Untuk sampai ke sana, perlu ada fondasi dulu yang kuat. Pendidikan politik yang tepat untuk sekolah, misalnya, pelajaran sejarah bangsa, mempelajari pemikiran para tokoh pahlawan dan pendiri bangsa, gagasan-gagasan besar tentang kepemimpinan yang ideal, maupun biografi pemimpin-pemimpin besar di masa lalu. Tanpa bekal fondasi ini, kampanye hanya akan jadi ajang vote getter, dilupakan setelah tidak dibutuhkan.
Kampanye politik di lingkungan pendidikan dapat menyebabkan polarisasi di antara siswa dengan pandangan politik yang berbeda. Para siswa sudah melihat dan menyerap polarisasi ini dari para orang tua maupun orang dewasa di sekitarnya, dan sekolah yang seharusnya menjadi safe space atau ruang aman bagi mereka, sekarang akan berubah. Selain itu, polarisasi ini juga dapat mengganggu relasi sosial dan menggangu atmosfer pembelajaran untuk berdiskusi secara konstruktif dan belajar mengembangkan toleransi.
Terjadi disrupsi pada kegiatan belajar, baik akademik, ekskul, maupun berbagai aktivitas pembelajaran lainnya, yang akhirnya bisa merugikan para siswa itu sendiri.
Dalam beberapa kasus, kampanye politik di sekolah atau kampus dapat dikuasai oleh kelompok atau individu tertentu, yang dapat menghambat inklusivitas dan representasi beragam pandangan politik. Kalangan minoritas berbasis agama, etnis, atau pandangan politik yang berbeda dari kelompok mayoritas menjadi kehilangan representasi dan aspirasinya.

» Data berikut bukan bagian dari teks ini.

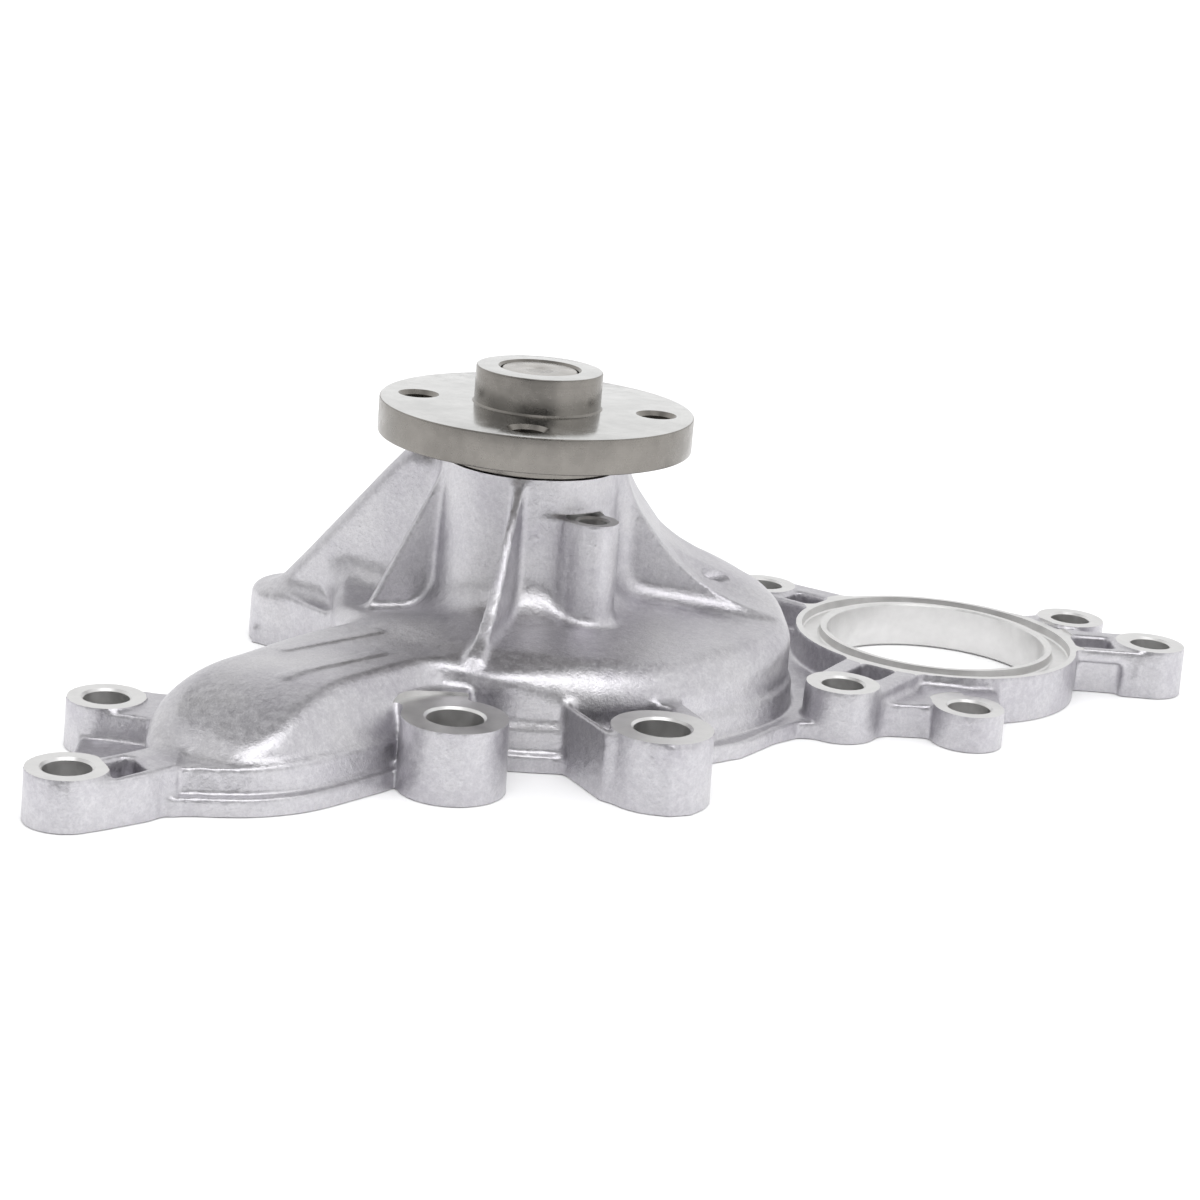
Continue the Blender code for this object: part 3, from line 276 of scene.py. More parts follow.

Kampanye politik bisa menjadi intens, berisiko friksi atau konflik, sehingga dapat mengganggu ketenangan dan lingkungan belajar yang kondusif di sekolah atau kampus.
Masih kuatnya politik identitas di sini, ‘jualan’ partai tapi bawa-bawa agama, bisa menjadi preseden buruk bagi terapan nilai-nilai Pancasila di sekolah.
Penting untuk memahami bahwa pendidikan politik di kalangan pelajar dan lingkungan sekolah adalah tugas kita bersama. Saatnya kembali ke nilai-nilai Pancasila, mengakar di lingkungan sekolah.
Jadi setuju atau tidak? Untuk saat ini sih saya belum setuju. Bagaimana dengan Anda?